April 16th, 2009 · 1 Comment

From Powerline:

For example, [Office of Legal Counsel nominee Dawn] Johnsen has objected to warrantless surveillance of suspected al-Qaeda communications into and out of the United States. The special appellate court created by Congress to review executive branch surveillance programs upheld the foreign wiretap activities of the Bush administration that Johnsen had denounced as based on “an extreme and implausible Commander-in-Chief theory.”

This is, of course, a complete fabrication. Details for those who require them here. But wait, it’s a twofer:

The Clinton Justice Department (in the person of Jamie Gorelick, no less) also defended the president’s authority to “conduct warrantless physical searches for foreign intelligence purposes” and concluded that the president “may delegate this authority to the Attorney General.”

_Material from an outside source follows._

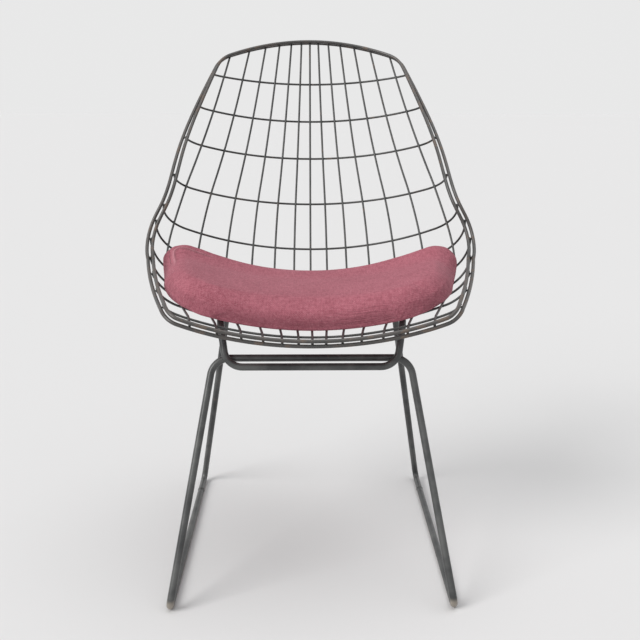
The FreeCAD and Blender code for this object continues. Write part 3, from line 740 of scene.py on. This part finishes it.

Gorelick asserted the president’s power to authorize warrantless physical searches for foreign intel because Congress had not established a procedure regulating such searches. In the testimony Powerline quotes, she went on to acknowledge that Congress could and should set rules for physical intel searches in FISA, just as they had for electronic surveillance. And Congress proceeded to do so.

I leave to the reader the question of whether this sort of casual dishonesty bespeaks contempt for the audience’s intelligence, or simply indifference to truth.